### Required work
Reproduce exactly the lines from the one containing "Write part 2" through the one containing "than 33 degrees.", both included, and nothing else.

-- Dataset rows start --

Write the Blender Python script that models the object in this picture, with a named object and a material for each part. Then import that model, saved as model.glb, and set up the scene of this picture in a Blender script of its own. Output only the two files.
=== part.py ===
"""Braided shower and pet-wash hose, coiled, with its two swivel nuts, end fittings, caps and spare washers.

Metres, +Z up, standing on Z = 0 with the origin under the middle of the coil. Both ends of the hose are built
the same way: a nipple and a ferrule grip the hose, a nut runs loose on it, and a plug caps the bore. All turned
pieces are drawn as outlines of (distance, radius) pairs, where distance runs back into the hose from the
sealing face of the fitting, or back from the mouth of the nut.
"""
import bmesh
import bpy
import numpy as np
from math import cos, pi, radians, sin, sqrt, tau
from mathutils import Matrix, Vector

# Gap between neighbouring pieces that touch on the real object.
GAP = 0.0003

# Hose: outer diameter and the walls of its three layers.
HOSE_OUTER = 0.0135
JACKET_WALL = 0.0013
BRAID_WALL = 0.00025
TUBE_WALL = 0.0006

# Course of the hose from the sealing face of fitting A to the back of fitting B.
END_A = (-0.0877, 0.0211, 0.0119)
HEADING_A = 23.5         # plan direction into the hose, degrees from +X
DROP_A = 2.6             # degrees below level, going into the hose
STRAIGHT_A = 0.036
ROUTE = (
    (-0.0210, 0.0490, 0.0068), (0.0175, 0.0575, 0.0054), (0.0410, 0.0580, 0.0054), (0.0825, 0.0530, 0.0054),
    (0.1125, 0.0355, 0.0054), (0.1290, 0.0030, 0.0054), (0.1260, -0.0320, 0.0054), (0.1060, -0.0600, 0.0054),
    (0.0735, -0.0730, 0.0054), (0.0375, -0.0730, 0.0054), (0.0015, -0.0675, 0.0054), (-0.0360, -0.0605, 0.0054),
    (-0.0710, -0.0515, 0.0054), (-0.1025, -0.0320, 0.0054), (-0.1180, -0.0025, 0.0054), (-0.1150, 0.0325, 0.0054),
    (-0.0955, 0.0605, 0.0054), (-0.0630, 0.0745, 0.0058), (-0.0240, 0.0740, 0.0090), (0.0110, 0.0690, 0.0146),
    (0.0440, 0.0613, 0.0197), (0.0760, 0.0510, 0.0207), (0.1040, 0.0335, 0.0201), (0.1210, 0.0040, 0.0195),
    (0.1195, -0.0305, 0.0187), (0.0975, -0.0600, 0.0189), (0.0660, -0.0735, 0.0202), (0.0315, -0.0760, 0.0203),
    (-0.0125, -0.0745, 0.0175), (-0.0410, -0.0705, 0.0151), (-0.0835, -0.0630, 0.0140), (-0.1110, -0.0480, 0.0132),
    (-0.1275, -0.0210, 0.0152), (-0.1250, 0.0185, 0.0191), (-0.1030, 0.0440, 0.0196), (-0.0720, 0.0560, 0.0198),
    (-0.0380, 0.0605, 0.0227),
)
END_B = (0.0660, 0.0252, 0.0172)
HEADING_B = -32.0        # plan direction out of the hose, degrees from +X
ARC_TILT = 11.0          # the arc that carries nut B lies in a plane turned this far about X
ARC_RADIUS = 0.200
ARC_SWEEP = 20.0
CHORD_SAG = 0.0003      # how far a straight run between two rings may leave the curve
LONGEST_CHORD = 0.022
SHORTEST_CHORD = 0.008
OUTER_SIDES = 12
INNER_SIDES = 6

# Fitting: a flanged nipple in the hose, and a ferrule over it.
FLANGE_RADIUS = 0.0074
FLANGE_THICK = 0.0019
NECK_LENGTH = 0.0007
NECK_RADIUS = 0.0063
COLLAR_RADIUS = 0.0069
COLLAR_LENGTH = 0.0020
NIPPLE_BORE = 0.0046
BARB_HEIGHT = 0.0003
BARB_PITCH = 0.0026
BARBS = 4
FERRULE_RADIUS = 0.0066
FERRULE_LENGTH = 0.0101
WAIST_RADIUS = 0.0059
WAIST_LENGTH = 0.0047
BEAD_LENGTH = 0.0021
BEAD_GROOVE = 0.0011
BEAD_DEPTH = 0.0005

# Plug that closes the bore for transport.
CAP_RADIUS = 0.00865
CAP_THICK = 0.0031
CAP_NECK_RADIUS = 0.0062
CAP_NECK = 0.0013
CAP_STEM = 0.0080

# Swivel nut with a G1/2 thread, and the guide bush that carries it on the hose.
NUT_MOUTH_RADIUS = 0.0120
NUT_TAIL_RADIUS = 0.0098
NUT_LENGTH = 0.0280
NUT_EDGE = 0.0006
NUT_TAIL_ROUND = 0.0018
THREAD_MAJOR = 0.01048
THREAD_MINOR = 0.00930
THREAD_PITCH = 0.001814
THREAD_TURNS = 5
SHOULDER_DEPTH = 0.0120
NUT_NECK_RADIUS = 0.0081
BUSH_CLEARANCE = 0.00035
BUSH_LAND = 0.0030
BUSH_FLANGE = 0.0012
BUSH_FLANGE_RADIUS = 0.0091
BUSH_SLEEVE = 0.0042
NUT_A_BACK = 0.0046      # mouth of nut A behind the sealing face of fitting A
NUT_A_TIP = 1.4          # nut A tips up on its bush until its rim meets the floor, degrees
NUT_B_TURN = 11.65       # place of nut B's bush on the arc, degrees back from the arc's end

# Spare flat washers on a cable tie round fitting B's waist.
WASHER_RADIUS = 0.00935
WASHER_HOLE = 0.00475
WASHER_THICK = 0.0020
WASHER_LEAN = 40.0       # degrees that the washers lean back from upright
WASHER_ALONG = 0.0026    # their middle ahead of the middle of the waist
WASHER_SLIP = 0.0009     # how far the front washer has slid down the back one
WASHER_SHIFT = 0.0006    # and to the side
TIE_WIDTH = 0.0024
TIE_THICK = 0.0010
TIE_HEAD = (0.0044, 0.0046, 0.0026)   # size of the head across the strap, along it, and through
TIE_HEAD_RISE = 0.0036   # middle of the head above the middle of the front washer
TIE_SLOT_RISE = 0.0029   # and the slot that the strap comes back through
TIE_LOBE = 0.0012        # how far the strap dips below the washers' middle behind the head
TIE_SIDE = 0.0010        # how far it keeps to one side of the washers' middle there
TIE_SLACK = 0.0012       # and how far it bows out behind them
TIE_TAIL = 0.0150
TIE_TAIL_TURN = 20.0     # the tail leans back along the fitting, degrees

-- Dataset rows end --
-- Dataset rows start --

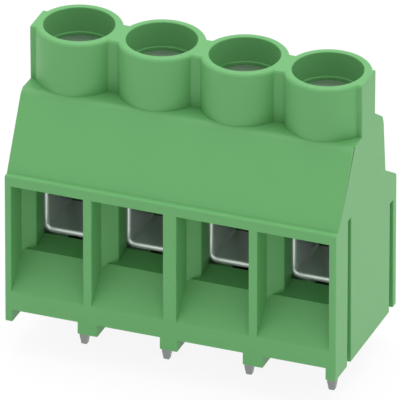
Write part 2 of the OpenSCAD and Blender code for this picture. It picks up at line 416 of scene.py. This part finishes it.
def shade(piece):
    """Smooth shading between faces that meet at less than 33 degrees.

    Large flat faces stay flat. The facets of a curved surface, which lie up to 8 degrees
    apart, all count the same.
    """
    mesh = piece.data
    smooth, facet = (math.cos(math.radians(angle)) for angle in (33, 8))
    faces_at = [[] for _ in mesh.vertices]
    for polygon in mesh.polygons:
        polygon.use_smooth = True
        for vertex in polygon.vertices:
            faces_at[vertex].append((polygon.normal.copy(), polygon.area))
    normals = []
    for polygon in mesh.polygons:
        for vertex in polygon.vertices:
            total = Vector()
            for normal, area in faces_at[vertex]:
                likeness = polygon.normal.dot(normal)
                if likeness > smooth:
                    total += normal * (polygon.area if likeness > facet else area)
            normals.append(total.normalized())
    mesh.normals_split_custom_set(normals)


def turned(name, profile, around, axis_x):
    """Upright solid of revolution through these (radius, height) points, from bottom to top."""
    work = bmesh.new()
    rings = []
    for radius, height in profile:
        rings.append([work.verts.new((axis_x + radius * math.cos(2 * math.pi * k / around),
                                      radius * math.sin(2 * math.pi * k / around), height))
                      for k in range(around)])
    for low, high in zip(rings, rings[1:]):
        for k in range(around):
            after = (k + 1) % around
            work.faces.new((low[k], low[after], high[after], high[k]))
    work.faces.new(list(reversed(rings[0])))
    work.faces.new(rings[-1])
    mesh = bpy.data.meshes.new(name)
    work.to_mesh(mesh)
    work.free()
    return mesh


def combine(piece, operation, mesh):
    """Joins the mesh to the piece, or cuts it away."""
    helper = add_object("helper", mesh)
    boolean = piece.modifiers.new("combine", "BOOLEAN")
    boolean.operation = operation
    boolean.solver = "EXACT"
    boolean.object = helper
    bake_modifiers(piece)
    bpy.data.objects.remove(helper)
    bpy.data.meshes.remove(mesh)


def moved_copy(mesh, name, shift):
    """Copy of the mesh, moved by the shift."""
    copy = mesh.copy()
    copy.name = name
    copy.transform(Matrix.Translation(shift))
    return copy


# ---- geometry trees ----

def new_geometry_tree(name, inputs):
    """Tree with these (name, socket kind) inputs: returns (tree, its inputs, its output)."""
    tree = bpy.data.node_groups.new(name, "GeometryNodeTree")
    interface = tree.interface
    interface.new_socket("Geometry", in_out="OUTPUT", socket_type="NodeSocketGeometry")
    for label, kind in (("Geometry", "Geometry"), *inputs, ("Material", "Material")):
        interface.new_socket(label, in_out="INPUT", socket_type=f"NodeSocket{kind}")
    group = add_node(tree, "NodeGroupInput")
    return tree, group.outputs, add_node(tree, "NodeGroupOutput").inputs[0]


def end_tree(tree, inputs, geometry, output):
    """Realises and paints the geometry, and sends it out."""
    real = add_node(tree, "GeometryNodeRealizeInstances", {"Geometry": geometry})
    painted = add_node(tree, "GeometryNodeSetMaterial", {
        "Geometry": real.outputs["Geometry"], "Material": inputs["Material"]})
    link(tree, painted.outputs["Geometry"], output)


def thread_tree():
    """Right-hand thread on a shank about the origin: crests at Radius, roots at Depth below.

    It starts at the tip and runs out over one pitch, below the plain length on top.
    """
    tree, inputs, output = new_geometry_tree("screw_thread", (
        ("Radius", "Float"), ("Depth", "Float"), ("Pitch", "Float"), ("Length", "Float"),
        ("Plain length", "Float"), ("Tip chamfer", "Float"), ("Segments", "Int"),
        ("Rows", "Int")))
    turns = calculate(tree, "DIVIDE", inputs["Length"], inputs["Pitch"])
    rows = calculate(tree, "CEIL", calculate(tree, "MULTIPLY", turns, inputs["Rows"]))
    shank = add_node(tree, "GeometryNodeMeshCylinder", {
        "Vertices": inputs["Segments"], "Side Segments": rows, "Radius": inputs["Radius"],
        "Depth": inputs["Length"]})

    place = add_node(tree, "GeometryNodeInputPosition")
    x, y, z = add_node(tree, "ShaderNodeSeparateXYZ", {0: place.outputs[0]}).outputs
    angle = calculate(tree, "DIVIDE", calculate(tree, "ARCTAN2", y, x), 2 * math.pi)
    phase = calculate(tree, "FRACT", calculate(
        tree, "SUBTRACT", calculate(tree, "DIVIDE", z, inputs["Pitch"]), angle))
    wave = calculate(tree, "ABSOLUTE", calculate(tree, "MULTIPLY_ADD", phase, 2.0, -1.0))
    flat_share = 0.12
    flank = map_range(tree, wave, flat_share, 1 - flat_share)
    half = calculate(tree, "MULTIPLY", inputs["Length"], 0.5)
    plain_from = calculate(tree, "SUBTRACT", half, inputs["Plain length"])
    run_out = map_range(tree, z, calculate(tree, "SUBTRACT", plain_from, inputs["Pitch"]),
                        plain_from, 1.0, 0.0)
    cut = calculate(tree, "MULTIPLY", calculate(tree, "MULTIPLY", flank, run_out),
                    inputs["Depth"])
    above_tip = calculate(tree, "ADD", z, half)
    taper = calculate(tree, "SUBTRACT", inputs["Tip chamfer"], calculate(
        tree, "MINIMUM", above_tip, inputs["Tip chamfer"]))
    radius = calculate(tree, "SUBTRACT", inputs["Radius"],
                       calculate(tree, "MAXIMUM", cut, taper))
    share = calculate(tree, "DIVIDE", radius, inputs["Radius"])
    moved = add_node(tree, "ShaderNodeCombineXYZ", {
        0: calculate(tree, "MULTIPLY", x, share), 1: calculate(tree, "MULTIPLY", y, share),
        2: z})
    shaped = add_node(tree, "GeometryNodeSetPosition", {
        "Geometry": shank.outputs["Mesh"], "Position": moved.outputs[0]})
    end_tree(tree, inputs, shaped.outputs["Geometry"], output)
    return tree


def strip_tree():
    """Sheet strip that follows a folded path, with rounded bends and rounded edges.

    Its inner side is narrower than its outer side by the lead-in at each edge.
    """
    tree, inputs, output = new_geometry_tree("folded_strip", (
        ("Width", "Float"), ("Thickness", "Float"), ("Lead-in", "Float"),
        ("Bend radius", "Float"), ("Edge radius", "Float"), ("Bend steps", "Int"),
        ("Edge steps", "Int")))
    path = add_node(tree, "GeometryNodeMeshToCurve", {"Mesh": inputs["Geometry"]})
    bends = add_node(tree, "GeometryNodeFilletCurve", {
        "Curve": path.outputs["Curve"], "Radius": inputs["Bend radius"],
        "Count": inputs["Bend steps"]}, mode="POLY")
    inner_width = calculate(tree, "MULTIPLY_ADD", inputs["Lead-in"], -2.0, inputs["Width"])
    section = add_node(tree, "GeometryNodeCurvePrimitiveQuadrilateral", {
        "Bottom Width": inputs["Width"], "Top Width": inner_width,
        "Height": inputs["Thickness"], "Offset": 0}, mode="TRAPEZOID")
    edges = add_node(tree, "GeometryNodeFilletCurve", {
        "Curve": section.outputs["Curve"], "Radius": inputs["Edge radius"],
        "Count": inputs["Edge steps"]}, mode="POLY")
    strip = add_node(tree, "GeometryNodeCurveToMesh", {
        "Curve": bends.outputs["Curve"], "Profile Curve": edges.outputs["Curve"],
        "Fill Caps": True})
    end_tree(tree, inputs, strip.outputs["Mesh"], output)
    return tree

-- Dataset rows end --

### Exercise answer
Write part 2 of the OpenSCAD and Blender code for this picture. It picks up at line 416 of scene.py. This part finishes it.
def shade(piece):
    """Smooth shading between faces that meet at less than 33 degrees.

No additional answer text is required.